Most UK ISPs already offer Parental Control features and mobile phone operators impose similar restrictions by default. On top of that there are also plenty of third-party solutions available and many can be had for free (e.g. MS Windows Live Family Safety, OpenDNS.org's network level filtering etc.). In fact there’s no shortage of options for anxious parents.
According to the study, nearly all of the biggest domestic ISPs have, since last year's agreement with the UK government, started to adopt an "Active Choice" system that provides customers (e.g. parents) with an "enforced" option to block adult web content at the point of purchase.

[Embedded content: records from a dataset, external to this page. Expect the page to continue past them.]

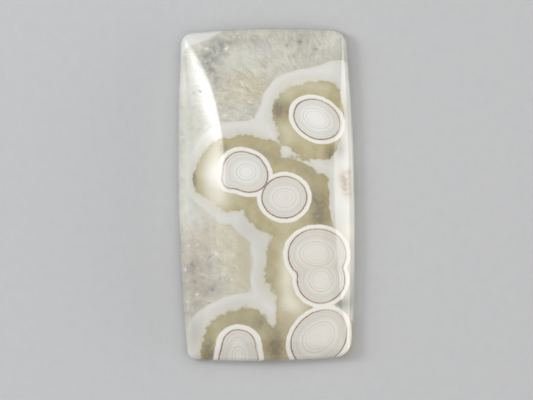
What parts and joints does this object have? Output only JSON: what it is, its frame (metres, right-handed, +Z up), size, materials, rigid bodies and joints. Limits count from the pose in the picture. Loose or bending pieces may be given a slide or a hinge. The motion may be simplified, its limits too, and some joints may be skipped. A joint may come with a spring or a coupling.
{
  "type": "orbicular agate cabochon",
  "caption": "Rectangular polished agate cabochon with a flat back, a domed face and banded eye markings, for a pendant or other jewellery setting.",
  "frame": {"origin": "centre of the flat back, on the surface that the stone lies on", "axes": "+Z up from the flat back to the top of the dome; +Y along the stone's long axis, towards the end that is uppermost in the picture; +X across the stone, to the right in the picture"},
  "size_m": [0.0212, 0.04, 0.006],
  "materials": {
    "polished_agate": "hand-cut agate polished to a gloss, white banded eyes in khaki moss with white chalcedony bands and grey crystalline quartz"
  },
  "bodies": {
    "root": {"agate_cabochon": "polished_agate"}
  },
  "joints": []
}
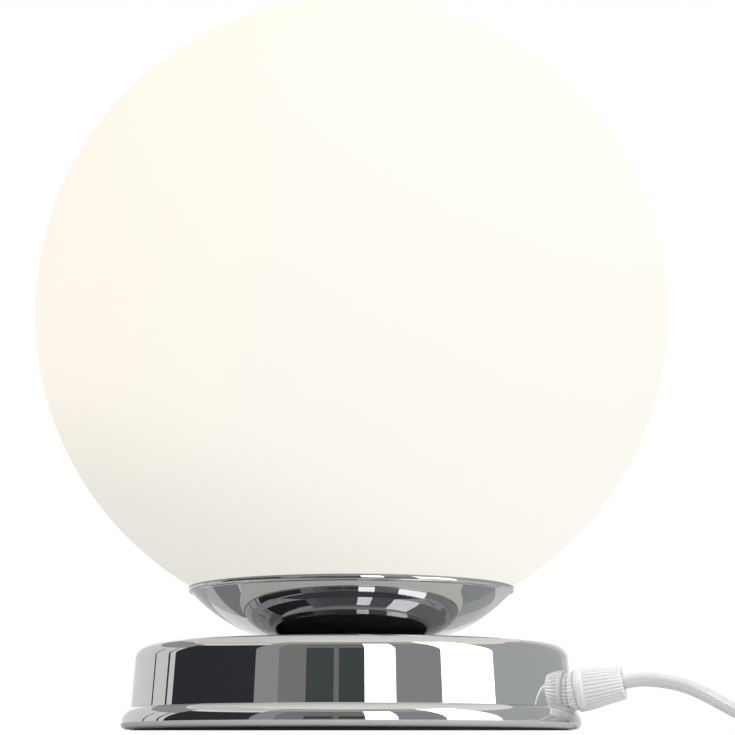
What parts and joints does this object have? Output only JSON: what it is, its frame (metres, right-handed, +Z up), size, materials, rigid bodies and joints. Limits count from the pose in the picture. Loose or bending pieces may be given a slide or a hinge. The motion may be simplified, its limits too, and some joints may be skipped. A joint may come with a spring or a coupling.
{
  "type": "table lamp",
  "caption": "Table lamp: opal glass globe seated in a shallow chrome bowl on a low round chrome base, with a ribbed cord grip, cord, in-line switch and plug.",
  "frame": {"origin": "on the lamp's axis, in the plane that the base stands on", "axes": "+Z up along the lamp's axis, -Y towards the viewer, +X towards the side where the cord leaves the base"},
  "size_m": [0.3674, 0.234, 0.232],
  "materials": {
    "opal_glass": "opal, polished, faintly warm",
    "chrome": "polished",
    "edging": "pale, smooth",
    "pad_rubber": "matt",
    "plated_steel": "zinc plated",
    "ballast_iron": "cast, painted black",
    "grip_plastic": "smooth, slightly translucent",
    "seal_rubber": "matt",
    "holder_plastic": "satin",
    "porcelain": "glazed",
    "contact_brass": "bright",
    "spring_steel": "bright",
    "bulb_cap_metal": "bright",
    "bulb_black": "glossy",
    "bulb_white": "glossy",
    "bulb_diffuser": "frosted",
    "cord_sheath": "smooth",
    "live_insulation": "smooth",
    "neutral_insulation": "smooth",
    "block_plastic": "satin",
    "switch_plastic": "smooth",
    "rocker_plastic": "smooth",
    "plug_plastic": "moulded, fine grain",
    "pin_metal": "nickel plated",
    "sleeve_plastic": "smooth",
    "tie_tape": "woven tape"
  },
  "bodies": {
    "lamp": {"base_shell": "chrome", "base_plate": "plated_steel", "rubber_pad": "pad_rubber", "ballast": "ballast_iron", "base_plate_screws": "plated_steel", "nipple": "plated_steel", "lower_washer": "plated_steel", "lower_nut": "plated_steel", "bowl_spacer": "edging", "bowl": "chrome", "lock_washer": "plated_steel", "upper_nut": "plated_steel", "rim_edging": "edging", "clip_plate": "plated_steel", "spring_clip_1": "spring_steel", "spring_clip_2": "spring_steel", "spring_clip_3": "spring_steel", "clip_rivets": "plated_steel", "holder_base": "holder_plastic", "holder_insert": "porcelain", "holder_screw_shell": "contact_brass", "holder_contact": "contact_brass", "holder_terminal_screws": "contact_brass", "holder_skirt": "holder_plastic", "grip_body": "grip_plastic", "grip_seal": "seal_rubber", "grip_locknut": "grip_plastic", "grip_collet": "grip_plastic", "grip_cap": "grip_plastic", "cord_in_grip": "cord_sheath", "terminal_block": "block_plastic", "terminal_screws": "contact_brass", "live_wire": "live_insulation", "neutral_wire": "neutral_insulation", "cord_lead": "cord_sheath", "cord_tail": "cord_sheath", "cord_coil": "cord_sheath", "coil_tie": "tie_tape", "cord_end": "cord_sheath", "switch_case_bottom": "switch_plastic", "switch_case_top": "switch_plastic", "rocker_pin": "plated_steel", "switch_contacts": "contact_brass", "switch_screws": "plated_steel", "plug_body": "plug_plastic", "plug_pins": "pin_metal", "plug_pin_sleeves": "sleeve_plastic"},
    "globe": {"glass_globe": "opal_glass"},
    "bulb": {"bulb_contact": "contact_brass", "bulb_insulator": "bulb_black", "bulb_cap": "bulb_cap_metal", "bulb_housing": "bulb_white", "bulb_diffuser": "bulb_diffuser"},
    "rocker": {"switch_rocker": "rocker_plastic"}
  },
  "joints": [
    {"name": "globe_lift", "type": "slide", "parent": "lamp", "child": "globe", "axis": [0, 0, 1], "range_m": [0, 0.14]},
    {"name": "bulb_unscrew", "type": "slide", "parent": "lamp", "child": "bulb", "axis": [0, 0, 1], "range_m": [0, 0.028]},
    {"name": "rocker_tilt", "type": "hinge", "parent": "lamp", "child": "rocker", "pos_m": [0.198, -0.02, 0.0118], "axis": [0, 1, 0], "range_deg": [0, 16]}
  ]
}
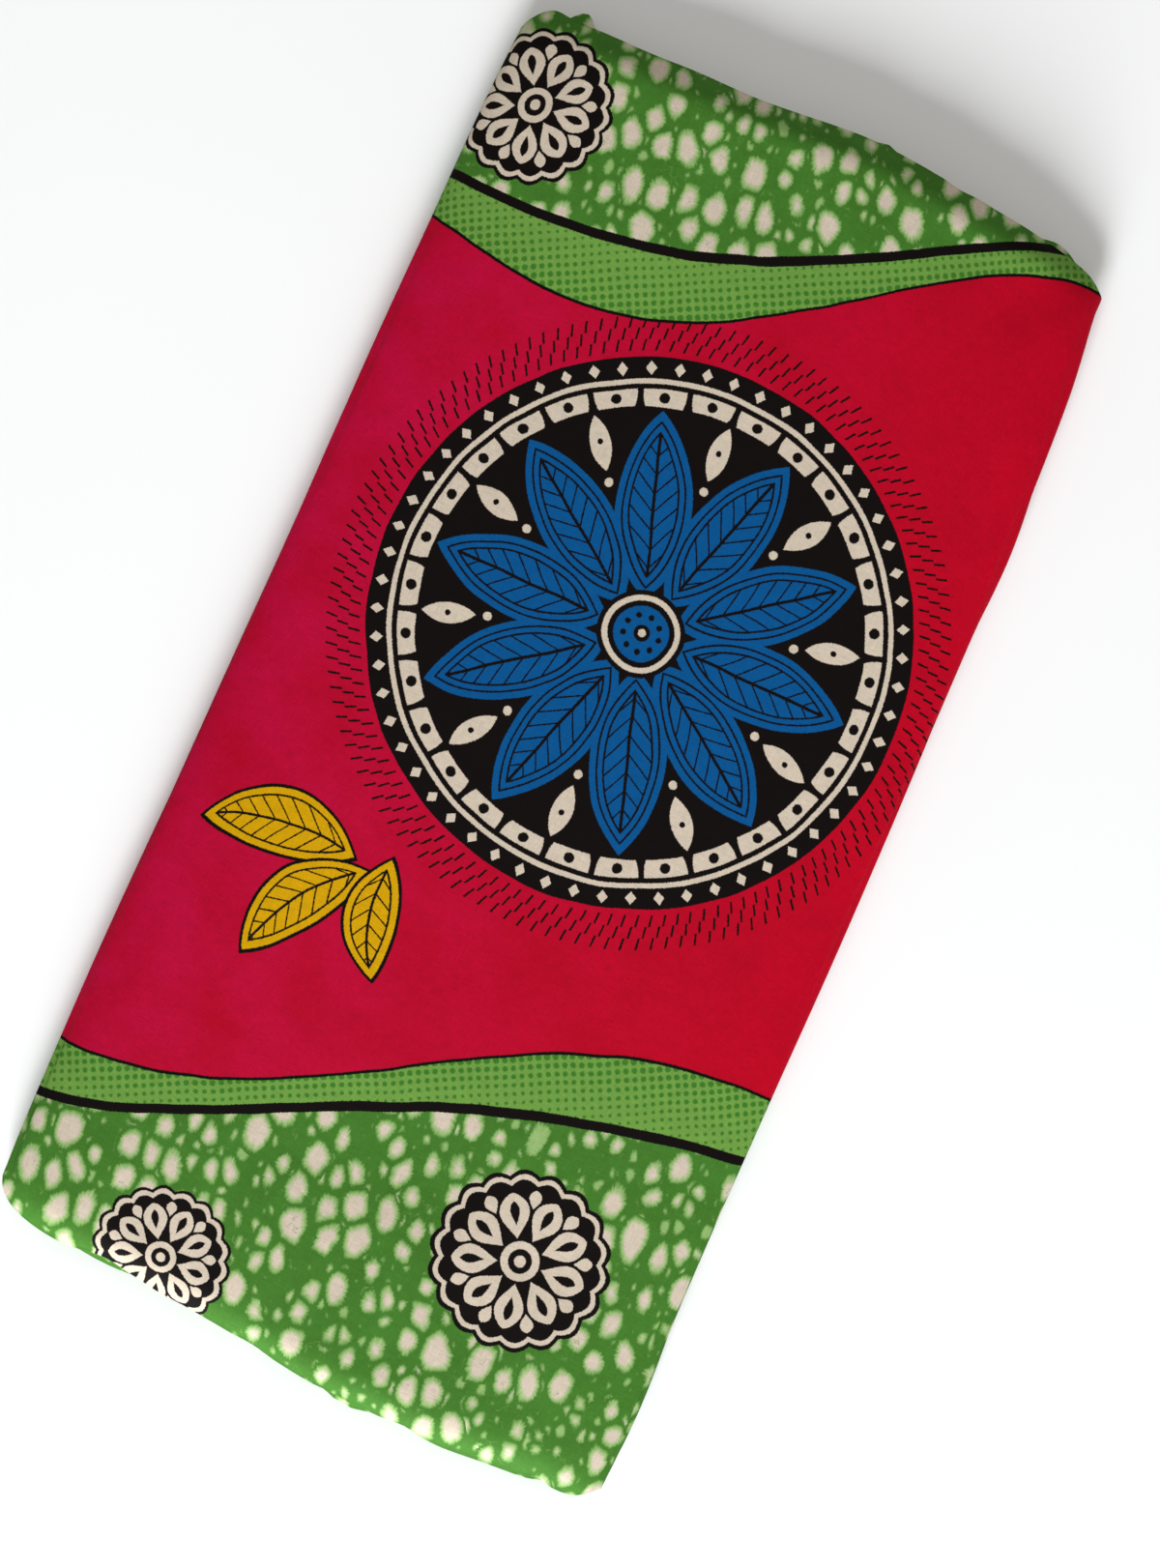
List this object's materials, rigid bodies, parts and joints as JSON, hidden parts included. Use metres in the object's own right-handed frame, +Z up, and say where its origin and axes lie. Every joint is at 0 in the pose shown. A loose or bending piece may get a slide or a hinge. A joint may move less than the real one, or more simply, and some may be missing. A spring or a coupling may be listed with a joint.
{
  "type": "folded wax print fabric",
  "caption": "Long cotton wax print cloth, selvedges turned in to the middle and wound flat into a soft oblong packet with rolled long edges and layered end folds.",
  "frame": {"origin": "middle of the packet's footprint, on the surface that it lies on", "axes": "+Y along the packet's length, towards the end shown at the top of the picture; +X across it, towards the picture's right; +Z up, out of the printed top"},
  "size_m": [0.2946, 0.5966, 0.0255],
  "materials": {
    "printed_cotton": "smooth plain-woven cotton with a crisp matt print in crimson, greens, blue, cream, yellow and black",
    "inner_cotton": "the same printed cotton, where its green ground shows at the end folds",
    "folded_edges": "the same printed cotton, in many close folds"
  },
  "bodies": {
    "root": {"outer_lap": "printed_cotton", "second_lap": "inner_cotton", "folded_core": "folded_edges"}
  },
  "joints": []
}
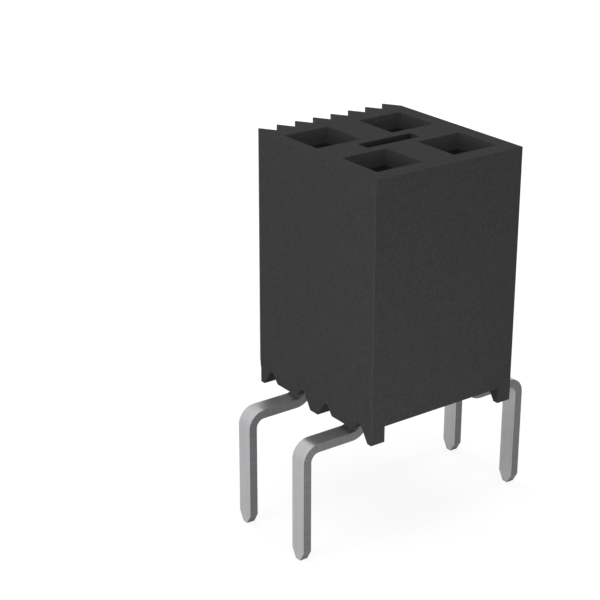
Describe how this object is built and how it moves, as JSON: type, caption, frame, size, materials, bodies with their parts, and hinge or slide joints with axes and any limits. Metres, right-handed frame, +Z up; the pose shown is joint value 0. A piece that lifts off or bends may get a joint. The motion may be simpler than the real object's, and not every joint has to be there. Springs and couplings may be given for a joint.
{
  "type": "socket strip",
  "caption": "Small dual-row socket strip: ridged moulded housing with tapered square entries over spring contacts, whose flat tails bend outward and down into a board.",
  "frame": {"origin": "on the board, midway between the two tail rows and midway along the housing without its ridges", "axes": "+X across the strip from row to row, +Y along the strip towards the ridged end, +Z up from the board to the openings"},
  "size_m": [0.0078, 0.0055, 0.0109],
  "materials": {
    "housing": "fine matte moulded grain",
    "contact": "satin tin plate over copper alloy, with sheared edges"
  },
  "bodies": {
    "root": {"housing": "housing", "contact_left_1": "contact", "contact_left_2": "contact", "contact_right_1": "contact", "contact_right_2": "contact"}
  },
  "joints": []
}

Some 74% of respondents to the survey said they were in favor of ISPs offering optional parental control solutions. But, when respondents were asked whether or not they thought ISPs had done enough to protect children online, more than half (55%) said "Yes," 23% gave a flat "no" and 22% were "not sure."
"It's encouraging to see ISPs offer customers more options to filter out adult content and we'd like to see that continue," said ISPreview.co.uk's Founder, Mark Jackson. "But at the same time we should be careful not to impose mandatory opt-in internet filters, which risk lulling parents into a false sense of security and encouraging state sponsored censorship through mission creep. Parents must be given more trust to act on their own initiative. Sadly some MPs are already proposing stiffer measures, before the 'Active Choice' solution has even been given chance to work, which only adds to the ever growing burden of new legislation that internet providers are being asked to shoulder."
"We must never forget that website blocking measures are also easy to circumvent (children often know the best methods), can restrict legitimate sites (clothing retailers, sex education/medical content etc.) and cost huge amounts of money to develop. BT is alleged to have spent £500k developing its Cleanfeed solution and that's enough to put smaller ISPs out of business. We should instead be focusing on education and awareness, as well as boosting the availability of "Active Choice" so that the industry can adapt through self-regulation," added Jackson.